Auguste Salzmann, peintre issu d’une riche famille alsacienne (protestante ?), prit fait et cause pour Saulcy et se fit missionner par l’Etat français pour « rendre un vrai service à la science » et aller étudier de manière fiable les monuments de Jerusalem. Démarche que la photographie pouvait rendre possible en 1854 grâce à l’évolution technique représentée par le négatif papier, plus maniable que les plaques de cuivre et surtout reproductible (malgré sa fragilité et ses aspects encore parfois flous).

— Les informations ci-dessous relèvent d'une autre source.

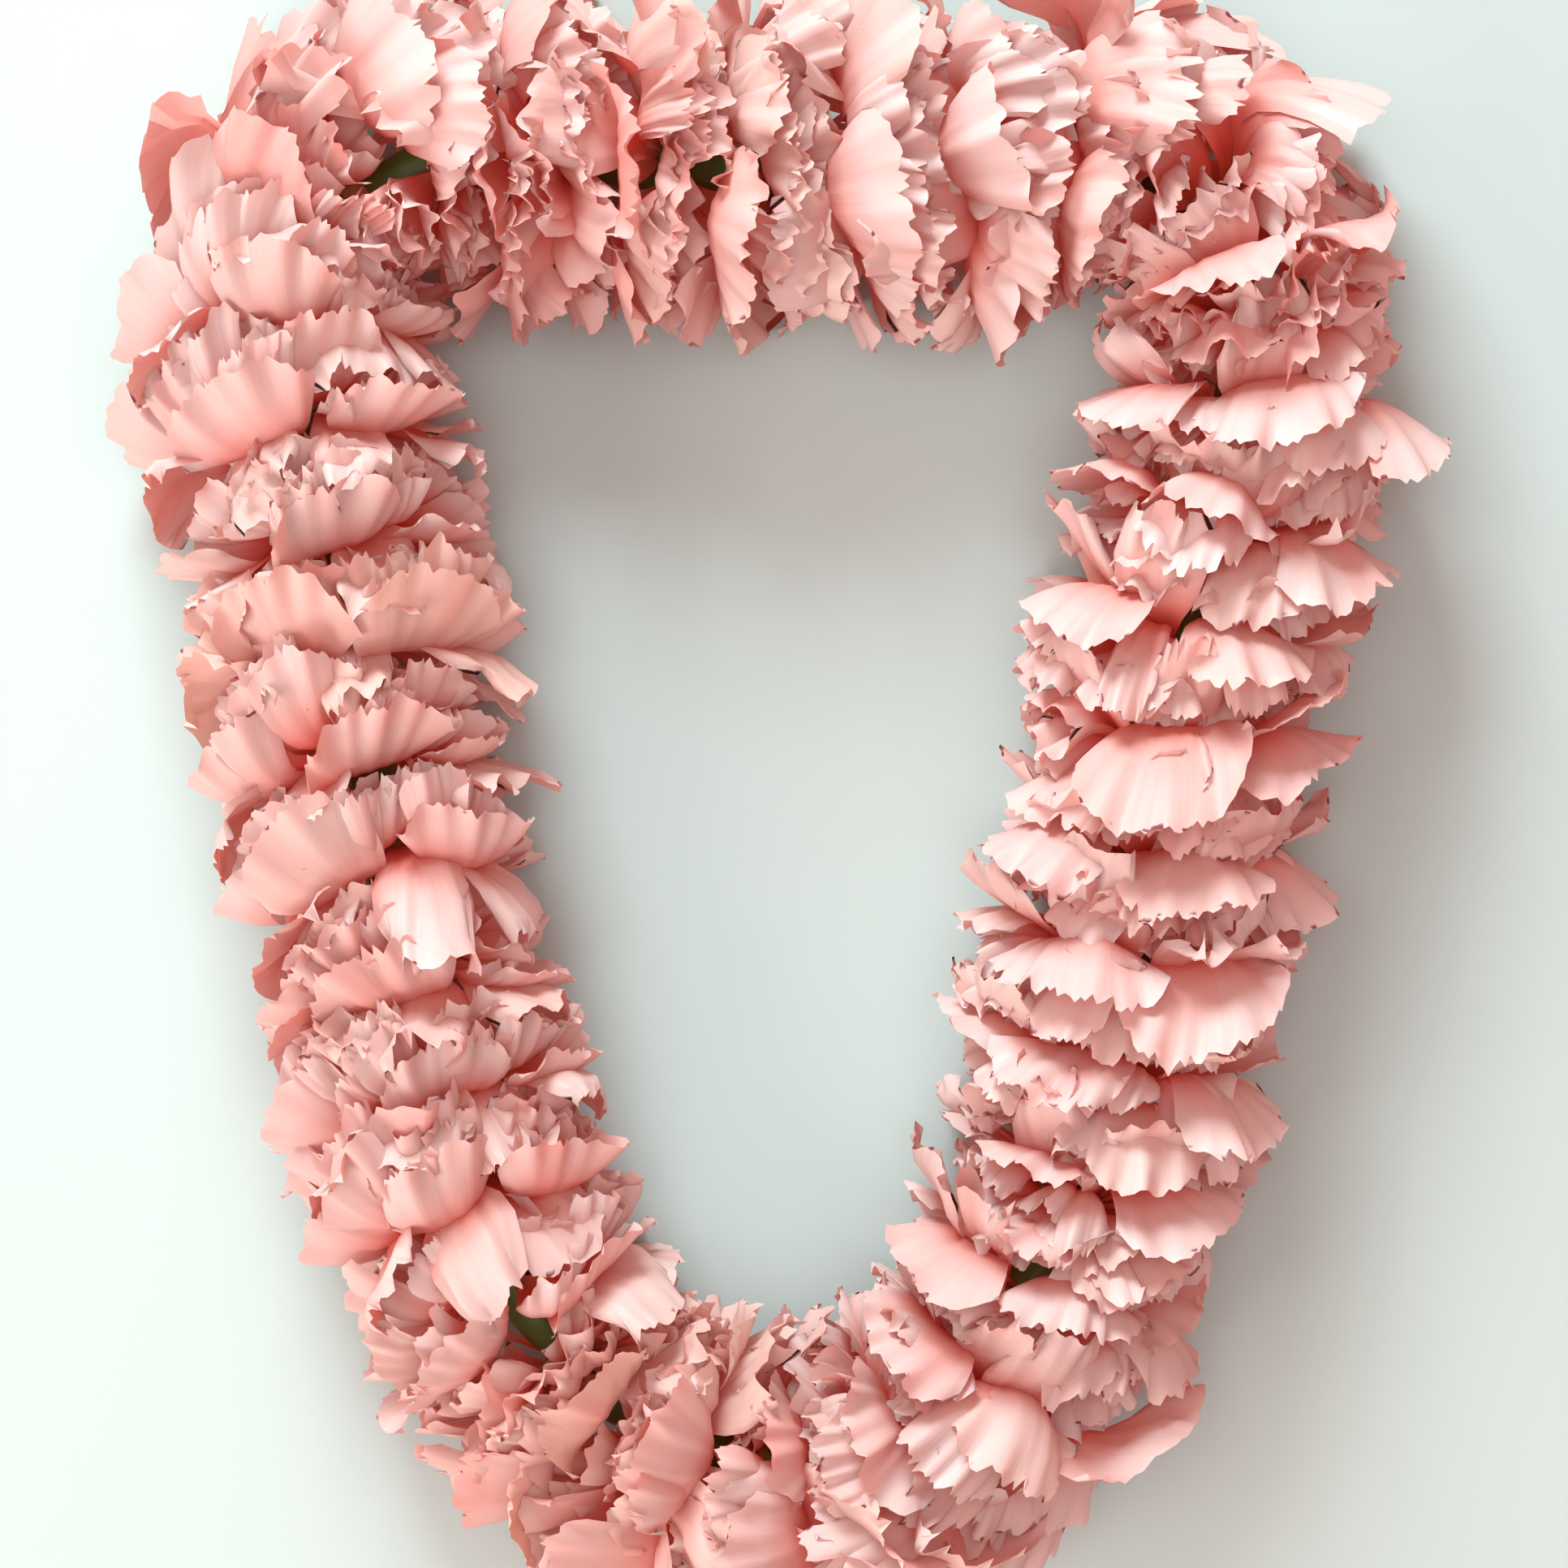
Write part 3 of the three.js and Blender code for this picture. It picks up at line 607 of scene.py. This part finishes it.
def petal_material():
    material, tree = node_tree("petal_skin")
    nodes, links = tree.nodes, tree.links

    def fact(key):
        node = nodes.new("ShaderNodeAttribute")
        node.attribute_name = key
        return node.outputs["Fac"]

    def sum_up(kind, first, second):
        node = nodes.new("ShaderNodeMath")
        node.operation = kind
        for socket, value in zip(node.inputs, (first, second)):
            if isinstance(value, (int, float)):
                socket.default_value = value
            elif value is not None:
                links.new(value, socket)
        return node.outputs[0]

    def spread(value, low, high, new_low=0.0, new_high=1.0):
        node = nodes.new("ShaderNodeMapRange")
        node.interpolation_type = "SMOOTHSTEP"
        limits = {"From Min": low, "From Max": high, "To Min": new_low, "To Max": new_high}
        for key, number in limits.items():
            node.inputs[key].default_value = number
        links.new(value, node.inputs["Value"])
        return node.outputs["Result"]

    def blended(first, second, share, kind="MIX"):
        node = nodes.new("ShaderNodeMix")
        node.data_type, node.blend_type = "RGBA", kind
        a, b, factor = node.inputs[6], node.inputs[7], node.inputs[0]
        for socket, value in ((a, first), (b, second), (factor, share)):
            if isinstance(value, tuple):
                socket.default_value = (*value, 1)
            elif isinstance(value, (int, float)):
                socket.default_value = value
            else:
                links.new(value, socket)
        return node.outputs[2]

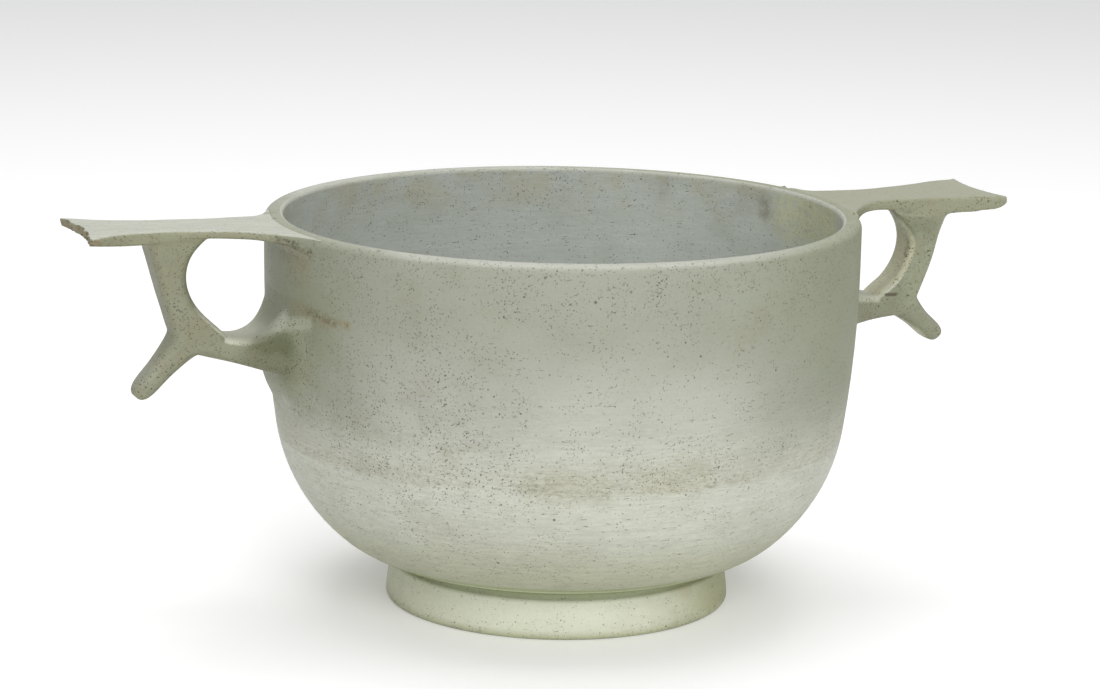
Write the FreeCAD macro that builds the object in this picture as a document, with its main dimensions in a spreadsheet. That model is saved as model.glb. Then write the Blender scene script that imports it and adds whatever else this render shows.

Salzmann resta quatre mois à Jérusalem et rapporta environ deux cents clichés.

Ses conclusions, illustrant ses photos donnèrent raison à Saulcy : « Ce qu’on est convenu d’appeler l’enceinte du temple, n’est pas une enceinte, mais bien une construction destinée à soutenir le massif construit par Salomon, pour y élever le temple … La partie la mieux conservée de l’enceinte est, sans contredit, celle appelée Heit-el-Morharby (mur occidental), nom qu’à Jérusalem on donne à un énorme pan de mur salomonien ; les juifs vont y prier et se lamenter le vendredi….. En présence d’un pareil spectacle, on est sous l’influence de bien saisissantes réflexions. Ce peuple disséminé sur toute la terre, ces hommes sans patrie, ces parias éternels n’ont qu’un but, celui de venir se creuser une tombe dans la vallée de Josaphat et de s’y endormir à l’ombre de leur temple. Cette nation proscrite, abandonnée de tous, il ne lui reste que des larmes et un coin de mur pour y pleurer. Et cependant cette race disparue vit ici, à son berceau, aussi vivace, aussi fanatique que jamais. Ses lois, ses institutions, ses mœurs, rien n’a changé, et tout le reste a été emporté comme par le vent. Des nations entières ont disparu, leur langue est oubliée ; et c’est toujours en hébreu que le Juif maudit ses oppresseurs et prie son Dieu. »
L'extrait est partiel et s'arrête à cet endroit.